**** Collected material

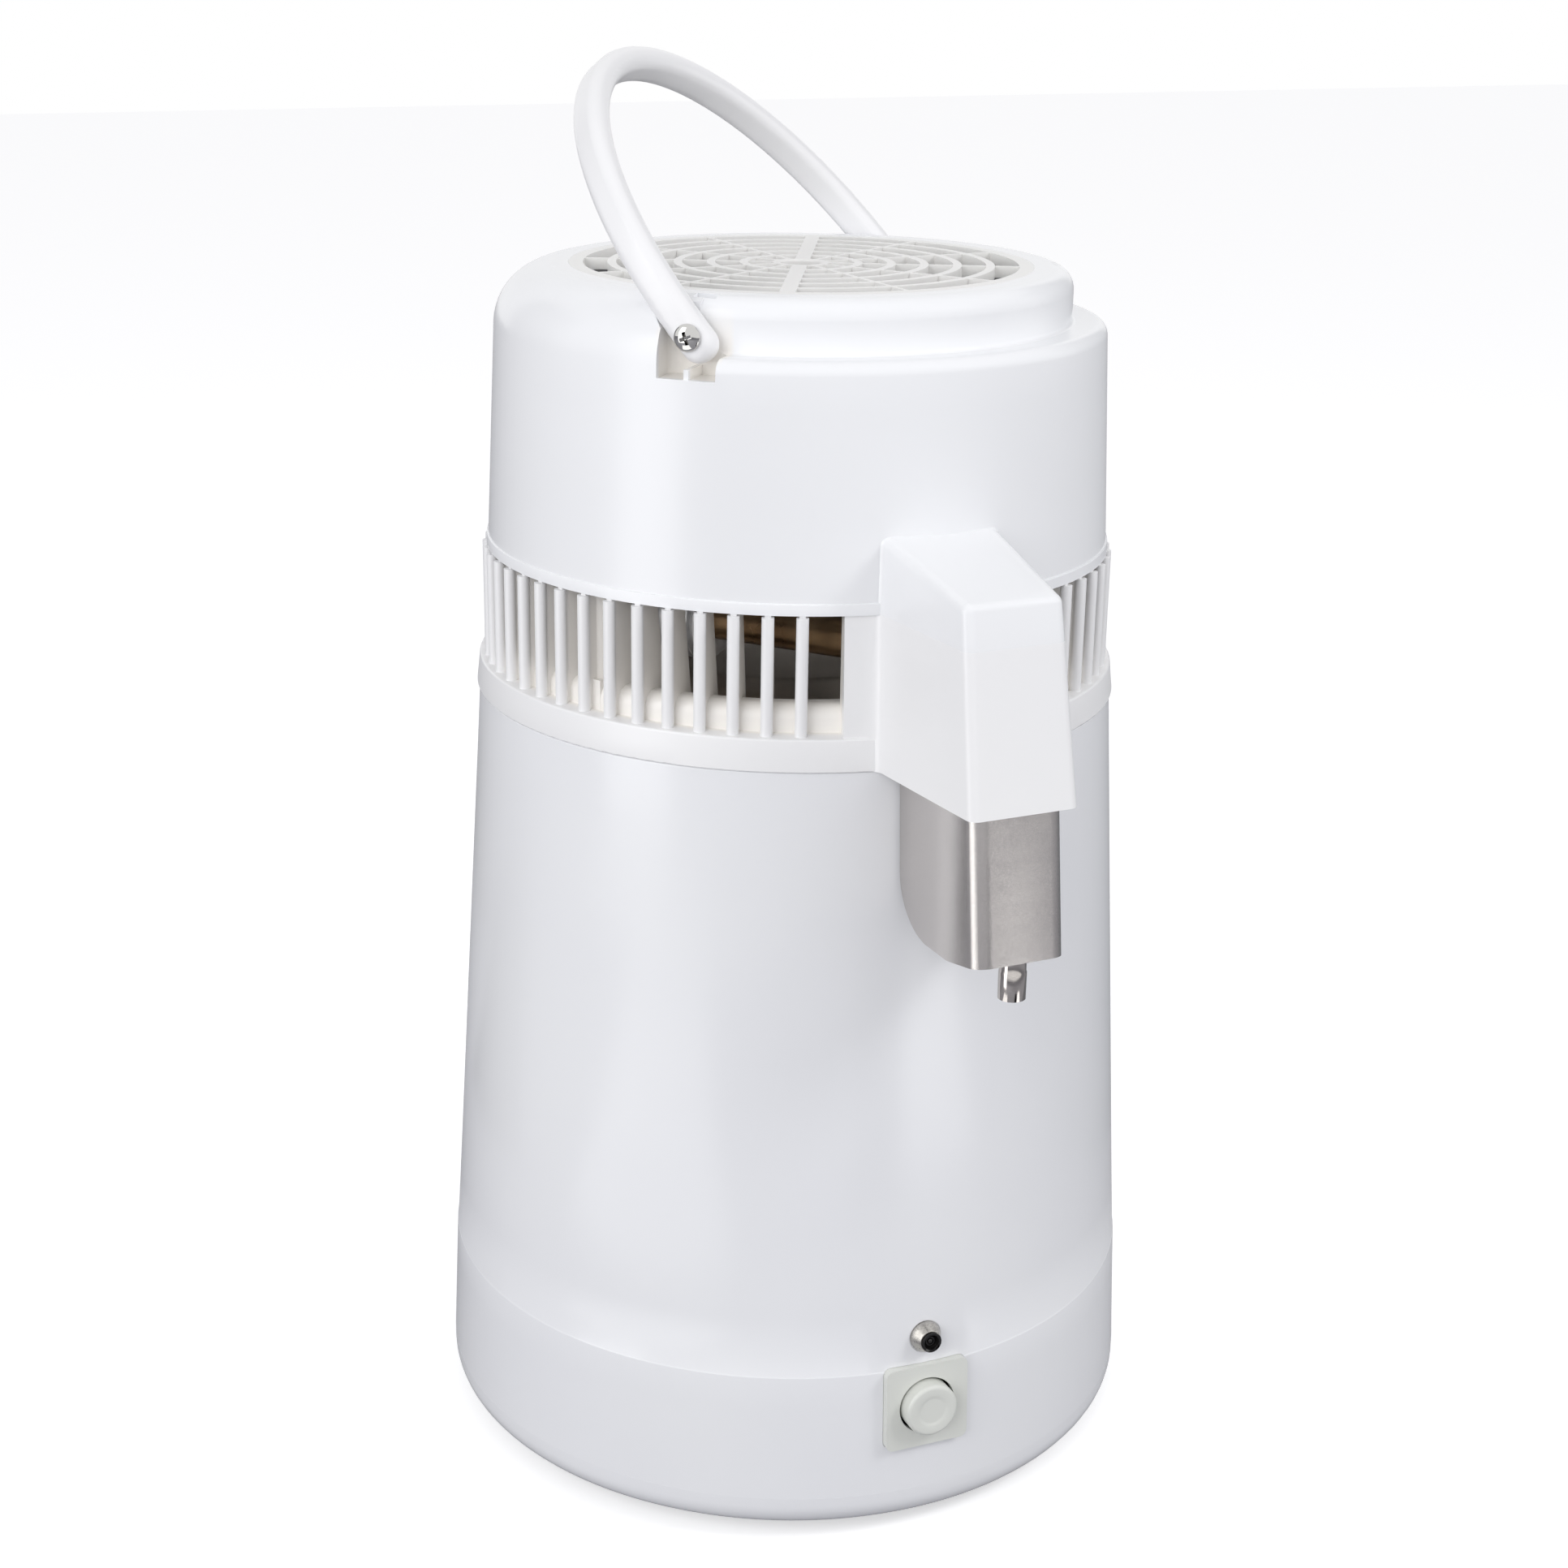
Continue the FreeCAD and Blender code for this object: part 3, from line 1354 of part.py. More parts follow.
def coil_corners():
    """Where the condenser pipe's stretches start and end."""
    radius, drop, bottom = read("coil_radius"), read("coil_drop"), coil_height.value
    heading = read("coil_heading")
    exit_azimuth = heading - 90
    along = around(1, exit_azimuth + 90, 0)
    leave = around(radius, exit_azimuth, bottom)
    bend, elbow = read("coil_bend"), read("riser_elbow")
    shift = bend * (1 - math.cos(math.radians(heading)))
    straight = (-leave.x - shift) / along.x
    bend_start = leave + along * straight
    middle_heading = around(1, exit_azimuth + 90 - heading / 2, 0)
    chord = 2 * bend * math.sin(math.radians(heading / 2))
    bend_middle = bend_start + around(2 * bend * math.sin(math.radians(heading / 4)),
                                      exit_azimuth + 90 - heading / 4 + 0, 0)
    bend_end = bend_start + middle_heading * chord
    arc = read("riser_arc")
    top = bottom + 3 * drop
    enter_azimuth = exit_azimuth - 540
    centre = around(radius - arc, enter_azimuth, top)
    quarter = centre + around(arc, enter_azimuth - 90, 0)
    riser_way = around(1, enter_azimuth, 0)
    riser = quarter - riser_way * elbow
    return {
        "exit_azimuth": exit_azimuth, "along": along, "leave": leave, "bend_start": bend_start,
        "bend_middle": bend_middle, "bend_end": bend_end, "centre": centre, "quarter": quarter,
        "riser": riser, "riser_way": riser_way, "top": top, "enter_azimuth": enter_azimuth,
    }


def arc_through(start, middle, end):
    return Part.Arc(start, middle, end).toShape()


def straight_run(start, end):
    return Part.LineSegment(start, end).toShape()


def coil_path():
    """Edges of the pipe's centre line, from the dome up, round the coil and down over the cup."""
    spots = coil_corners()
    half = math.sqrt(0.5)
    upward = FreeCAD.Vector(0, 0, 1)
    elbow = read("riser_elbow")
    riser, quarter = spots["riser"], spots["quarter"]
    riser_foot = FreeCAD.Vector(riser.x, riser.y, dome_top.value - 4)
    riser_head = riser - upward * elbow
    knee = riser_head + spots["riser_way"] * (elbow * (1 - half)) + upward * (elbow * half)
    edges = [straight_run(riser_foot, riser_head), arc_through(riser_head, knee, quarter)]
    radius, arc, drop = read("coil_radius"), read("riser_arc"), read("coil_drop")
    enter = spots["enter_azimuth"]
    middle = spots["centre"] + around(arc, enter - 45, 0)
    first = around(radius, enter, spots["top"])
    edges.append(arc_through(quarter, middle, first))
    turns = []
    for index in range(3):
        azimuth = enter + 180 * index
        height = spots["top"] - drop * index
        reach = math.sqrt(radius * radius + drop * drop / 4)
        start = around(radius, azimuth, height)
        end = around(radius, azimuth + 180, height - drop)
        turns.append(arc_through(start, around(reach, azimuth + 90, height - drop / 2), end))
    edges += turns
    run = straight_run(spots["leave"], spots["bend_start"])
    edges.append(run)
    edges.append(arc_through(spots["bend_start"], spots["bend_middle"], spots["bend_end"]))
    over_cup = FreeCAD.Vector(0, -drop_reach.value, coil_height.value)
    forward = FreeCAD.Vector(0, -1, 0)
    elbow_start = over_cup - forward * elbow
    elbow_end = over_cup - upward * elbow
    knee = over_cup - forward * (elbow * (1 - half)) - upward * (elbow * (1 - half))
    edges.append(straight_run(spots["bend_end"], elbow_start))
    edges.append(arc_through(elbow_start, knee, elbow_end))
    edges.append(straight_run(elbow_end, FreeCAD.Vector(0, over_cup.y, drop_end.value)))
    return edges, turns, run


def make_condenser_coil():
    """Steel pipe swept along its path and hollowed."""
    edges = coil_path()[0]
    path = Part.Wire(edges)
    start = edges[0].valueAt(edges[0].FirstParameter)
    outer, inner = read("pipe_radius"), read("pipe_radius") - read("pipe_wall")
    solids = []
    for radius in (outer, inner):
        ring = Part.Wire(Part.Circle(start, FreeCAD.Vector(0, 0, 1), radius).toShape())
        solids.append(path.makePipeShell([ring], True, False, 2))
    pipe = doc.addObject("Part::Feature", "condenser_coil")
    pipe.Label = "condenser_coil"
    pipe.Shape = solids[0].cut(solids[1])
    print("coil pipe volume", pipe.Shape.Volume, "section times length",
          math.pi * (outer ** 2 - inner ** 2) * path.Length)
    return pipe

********

Reproduce the listing shown above in its entirety, exactly.

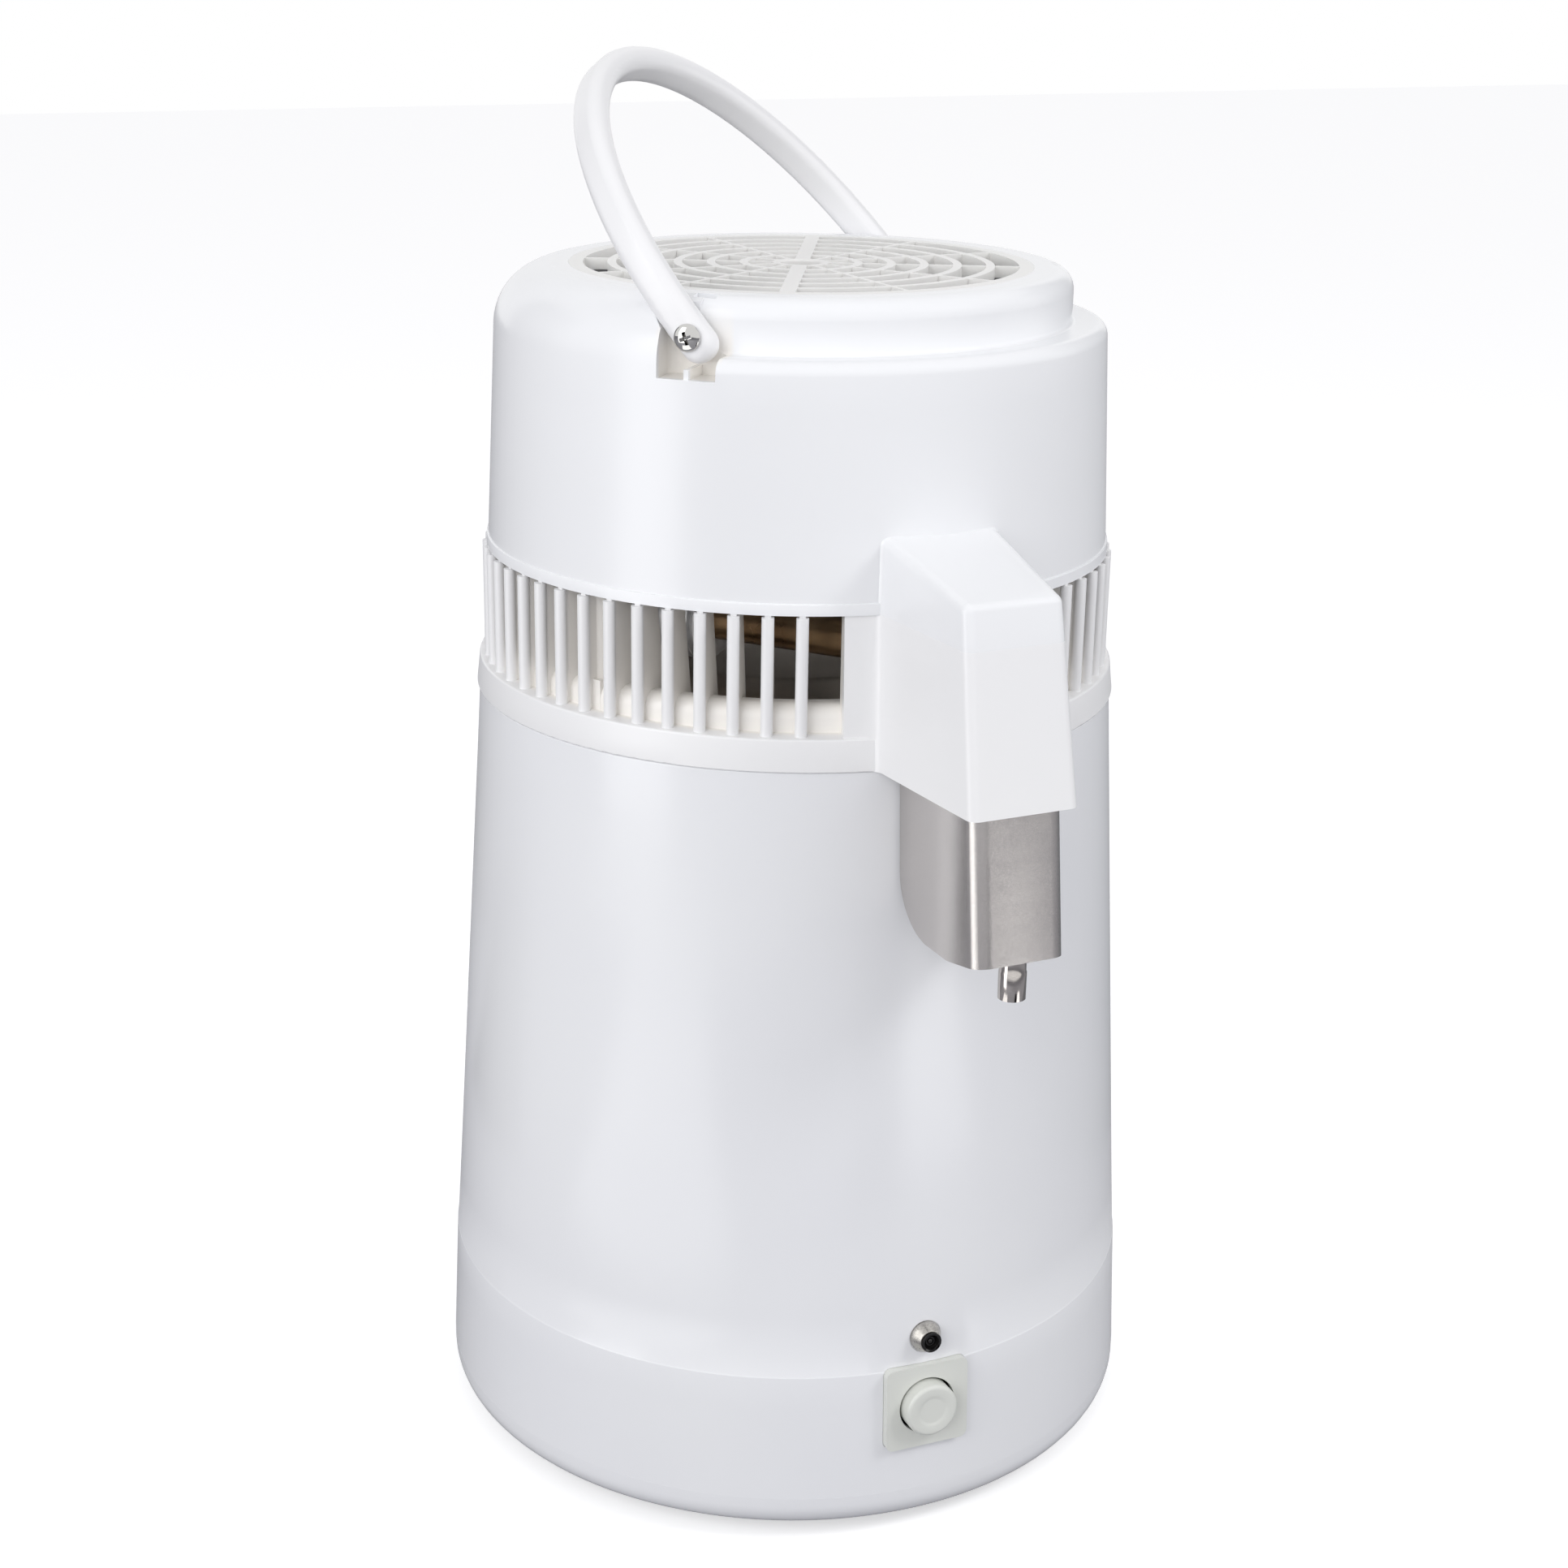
Continue the FreeCAD and Blender code for this object: part 3, from line 1354 of part.py. More parts follow.
def coil_corners():
    """Where the condenser pipe's stretches start and end."""
    radius, drop, bottom = read("coil_radius"), read("coil_drop"), coil_height.value
    heading = read("coil_heading")
    exit_azimuth = heading - 90
    along = around(1, exit_azimuth + 90, 0)
    leave = around(radius, exit_azimuth, bottom)
    bend, elbow = read("coil_bend"), read("riser_elbow")
    shift = bend * (1 - math.cos(math.radians(heading)))
    straight = (-leave.x - shift) / along.x
    bend_start = leave + along * straight
    middle_heading = around(1, exit_azimuth + 90 - heading / 2, 0)
    chord = 2 * bend * math.sin(math.radians(heading / 2))
    bend_middle = bend_start + around(2 * bend * math.sin(math.radians(heading / 4)),
                                      exit_azimuth + 90 - heading / 4 + 0, 0)
    bend_end = bend_start + middle_heading * chord
    arc = read("riser_arc")
    top = bottom + 3 * drop
    enter_azimuth = exit_azimuth - 540
    centre = around(radius - arc, enter_azimuth, top)
    quarter = centre + around(arc, enter_azimuth - 90, 0)
    riser_way = around(1, enter_azimuth, 0)
    riser = quarter - riser_way * elbow
    return {
        "exit_azimuth": exit_azimuth, "along": along, "leave": leave, "bend_start": bend_start,
        "bend_middle": bend_middle, "bend_end": bend_end, "centre": centre, "quarter": quarter,
        "riser": riser, "riser_way": riser_way, "top": top, "enter_azimuth": enter_azimuth,
    }


def arc_through(start, middle, end):
    return Part.Arc(start, middle, end).toShape()


def straight_run(start, end):
    return Part.LineSegment(start, end).toShape()


def coil_path():
    """Edges of the pipe's centre line, from the dome up, round the coil and down over the cup."""
    spots = coil_corners()
    half = math.sqrt(0.5)
    upward = FreeCAD.Vector(0, 0, 1)
    elbow = read("riser_elbow")
    riser, quarter = spots["riser"], spots["quarter"]
    riser_foot = FreeCAD.Vector(riser.x, riser.y, dome_top.value - 4)
    riser_head = riser - upward * elbow
    knee = riser_head + spots["riser_way"] * (elbow * (1 - half)) + upward * (elbow * half)
    edges = [straight_run(riser_foot, riser_head), arc_through(riser_head, knee, quarter)]
    radius, arc, drop = read("coil_radius"), read("riser_arc"), read("coil_drop")
    enter = spots["enter_azimuth"]
    middle = spots["centre"] + around(arc, enter - 45, 0)
    first = around(radius, enter, spots["top"])
    edges.append(arc_through(quarter, middle, first))
    turns = []
    for index in range(3):
        azimuth = enter + 180 * index
        height = spots["top"] - drop * index
        reach = math.sqrt(radius * radius + drop * drop / 4)
        start = around(radius, azimuth, height)
        end = around(radius, azimuth + 180, height - drop)
        turns.append(arc_through(start, around(reach, azimuth + 90, height - drop / 2), end))
    edges += turns
    run = straight_run(spots["leave"], spots["bend_start"])
    edges.append(run)
    edges.append(arc_through(spots["bend_start"], spots["bend_middle"], spots["bend_end"]))
    over_cup = FreeCAD.Vector(0, -drop_reach.value, coil_height.value)
    forward = FreeCAD.Vector(0, -1, 0)
    elbow_start = over_cup - forward * elbow
    elbow_end = over_cup - upward * elbow
    knee = over_cup - forward * (elbow * (1 - half)) - upward * (elbow * (1 - half))
    edges.append(straight_run(spots["bend_end"], elbow_start))
    edges.append(arc_through(elbow_start, knee, elbow_end))
    edges.append(straight_run(elbow_end, FreeCAD.Vector(0, over_cup.y, drop_end.value)))
    return edges, turns, run


def make_condenser_coil():
    """Steel pipe swept along its path and hollowed."""
    edges = coil_path()[0]
    path = Part.Wire(edges)
    start = edges[0].valueAt(edges[0].FirstParameter)
    outer, inner = read("pipe_radius"), read("pipe_radius") - read("pipe_wall")
    solids = []
    for radius in (outer, inner):
        ring = Part.Wire(Part.Circle(start, FreeCAD.Vector(0, 0, 1), radius).toShape())
        solids.append(path.makePipeShell([ring], True, False, 2))
    pipe = doc.addObject("Part::Feature", "condenser_coil")
    pipe.Label = "condenser_coil"
    pipe.Shape = solids[0].cut(solids[1])
    print("coil pipe volume", pipe.Shape.Volume, "section times length",
          math.pi * (outer ** 2 - inner ** 2) * path.Length)
    return pipe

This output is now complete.